## The task
Copy every line in which the string "bends" occurs.

## Supplied data

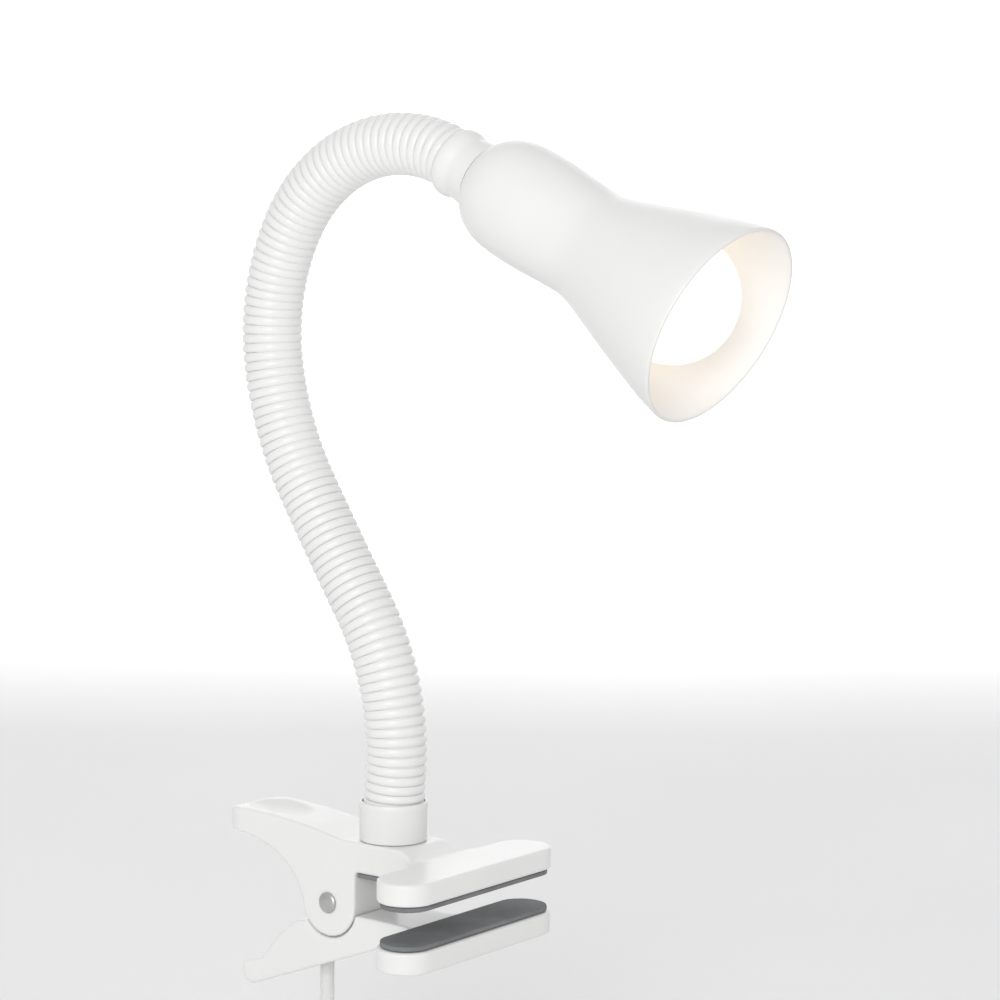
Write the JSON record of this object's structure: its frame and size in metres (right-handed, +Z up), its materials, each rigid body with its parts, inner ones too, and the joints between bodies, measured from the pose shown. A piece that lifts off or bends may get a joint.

---

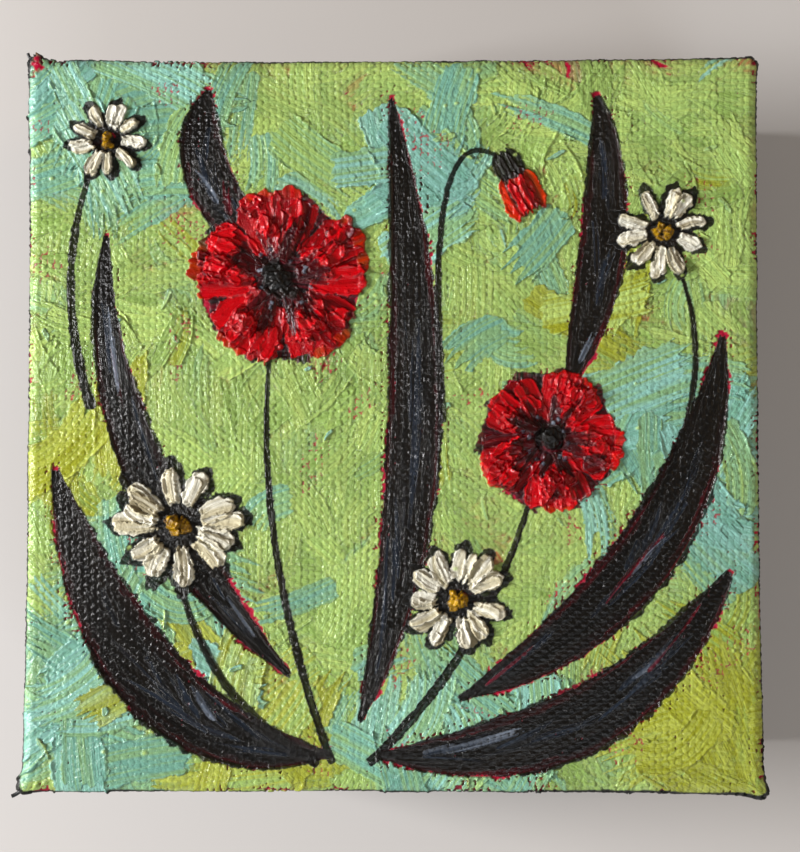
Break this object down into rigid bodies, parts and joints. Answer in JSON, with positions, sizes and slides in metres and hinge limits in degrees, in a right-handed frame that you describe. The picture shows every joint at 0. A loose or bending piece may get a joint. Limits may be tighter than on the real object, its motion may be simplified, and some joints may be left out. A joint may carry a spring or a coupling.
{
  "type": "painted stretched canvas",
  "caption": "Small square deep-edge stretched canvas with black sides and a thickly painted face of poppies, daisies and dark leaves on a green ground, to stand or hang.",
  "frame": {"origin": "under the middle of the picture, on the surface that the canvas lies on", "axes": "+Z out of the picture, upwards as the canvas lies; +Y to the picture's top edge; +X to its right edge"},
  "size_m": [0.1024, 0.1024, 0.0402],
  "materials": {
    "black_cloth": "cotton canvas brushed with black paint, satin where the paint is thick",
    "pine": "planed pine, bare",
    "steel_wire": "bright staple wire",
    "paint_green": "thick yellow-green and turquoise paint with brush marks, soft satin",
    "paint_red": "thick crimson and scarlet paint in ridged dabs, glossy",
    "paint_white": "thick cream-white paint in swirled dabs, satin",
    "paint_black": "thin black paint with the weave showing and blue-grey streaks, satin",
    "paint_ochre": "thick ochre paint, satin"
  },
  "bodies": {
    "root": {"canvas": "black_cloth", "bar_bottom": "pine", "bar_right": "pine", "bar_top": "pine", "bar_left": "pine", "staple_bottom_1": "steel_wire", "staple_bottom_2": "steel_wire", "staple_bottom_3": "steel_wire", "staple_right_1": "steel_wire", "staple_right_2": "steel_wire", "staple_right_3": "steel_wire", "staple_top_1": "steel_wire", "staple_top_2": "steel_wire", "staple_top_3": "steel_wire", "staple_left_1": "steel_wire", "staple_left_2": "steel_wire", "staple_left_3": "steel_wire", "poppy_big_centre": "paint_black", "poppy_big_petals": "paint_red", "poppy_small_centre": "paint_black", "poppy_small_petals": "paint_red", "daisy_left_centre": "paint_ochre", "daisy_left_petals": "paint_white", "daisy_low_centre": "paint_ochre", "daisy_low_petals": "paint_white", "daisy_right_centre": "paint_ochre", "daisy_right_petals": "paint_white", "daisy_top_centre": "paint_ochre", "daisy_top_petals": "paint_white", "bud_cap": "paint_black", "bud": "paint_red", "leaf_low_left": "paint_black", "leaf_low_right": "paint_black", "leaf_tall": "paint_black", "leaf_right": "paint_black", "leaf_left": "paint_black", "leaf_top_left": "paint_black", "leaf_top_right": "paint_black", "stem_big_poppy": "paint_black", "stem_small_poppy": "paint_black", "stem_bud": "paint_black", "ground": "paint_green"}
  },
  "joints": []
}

---

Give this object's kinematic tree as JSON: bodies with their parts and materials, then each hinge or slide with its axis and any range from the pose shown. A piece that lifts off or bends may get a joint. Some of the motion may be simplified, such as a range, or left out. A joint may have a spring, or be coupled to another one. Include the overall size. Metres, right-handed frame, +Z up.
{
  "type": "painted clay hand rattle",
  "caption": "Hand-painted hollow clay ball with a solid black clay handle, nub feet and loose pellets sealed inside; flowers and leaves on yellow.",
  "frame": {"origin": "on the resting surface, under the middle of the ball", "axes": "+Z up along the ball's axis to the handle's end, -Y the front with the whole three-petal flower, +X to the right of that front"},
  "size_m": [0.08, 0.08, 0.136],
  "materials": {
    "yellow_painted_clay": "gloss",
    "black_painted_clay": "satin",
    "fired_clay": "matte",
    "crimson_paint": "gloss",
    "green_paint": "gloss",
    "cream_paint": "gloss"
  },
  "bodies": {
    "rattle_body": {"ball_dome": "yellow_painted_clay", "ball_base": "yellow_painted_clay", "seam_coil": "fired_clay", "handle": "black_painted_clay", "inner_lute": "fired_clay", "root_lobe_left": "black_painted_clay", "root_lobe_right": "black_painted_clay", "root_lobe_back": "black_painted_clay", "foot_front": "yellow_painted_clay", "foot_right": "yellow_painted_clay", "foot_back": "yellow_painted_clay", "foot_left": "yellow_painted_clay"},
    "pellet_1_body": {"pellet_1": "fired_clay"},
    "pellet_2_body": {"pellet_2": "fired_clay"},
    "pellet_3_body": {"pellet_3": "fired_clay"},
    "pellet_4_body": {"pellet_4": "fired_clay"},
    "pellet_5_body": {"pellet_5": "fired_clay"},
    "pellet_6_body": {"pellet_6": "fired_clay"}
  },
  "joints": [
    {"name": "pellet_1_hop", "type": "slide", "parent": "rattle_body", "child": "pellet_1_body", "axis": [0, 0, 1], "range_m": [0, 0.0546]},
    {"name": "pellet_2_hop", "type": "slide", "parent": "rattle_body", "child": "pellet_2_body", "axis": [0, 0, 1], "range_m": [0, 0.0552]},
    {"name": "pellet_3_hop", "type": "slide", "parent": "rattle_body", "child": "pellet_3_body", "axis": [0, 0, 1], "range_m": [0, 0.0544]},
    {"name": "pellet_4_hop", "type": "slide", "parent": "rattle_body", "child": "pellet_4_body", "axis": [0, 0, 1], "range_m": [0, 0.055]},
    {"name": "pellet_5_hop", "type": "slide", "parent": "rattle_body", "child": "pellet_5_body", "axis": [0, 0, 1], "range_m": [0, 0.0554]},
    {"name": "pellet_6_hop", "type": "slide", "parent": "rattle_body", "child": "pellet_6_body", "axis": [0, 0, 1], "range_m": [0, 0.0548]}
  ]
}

## Task solution
Write the JSON record of this object's structure: its frame and size in metres (right-handed, +Z up), its materials, each rigid body with its parts, inner ones too, and the joints between bodies, measured from the pose shown. A piece that lifts off or bends may get a joint.
Give this object's kinematic tree as JSON: bodies with their parts and materials, then each hinge or slide with its axis and any range from the pose shown. A piece that lifts off or bends may get a joint. Some of the motion may be simplified, such as a range, or left out. A joint may have a spring, or be coupled to another one. Include the overall size. Metres, right-handed frame, +Z up.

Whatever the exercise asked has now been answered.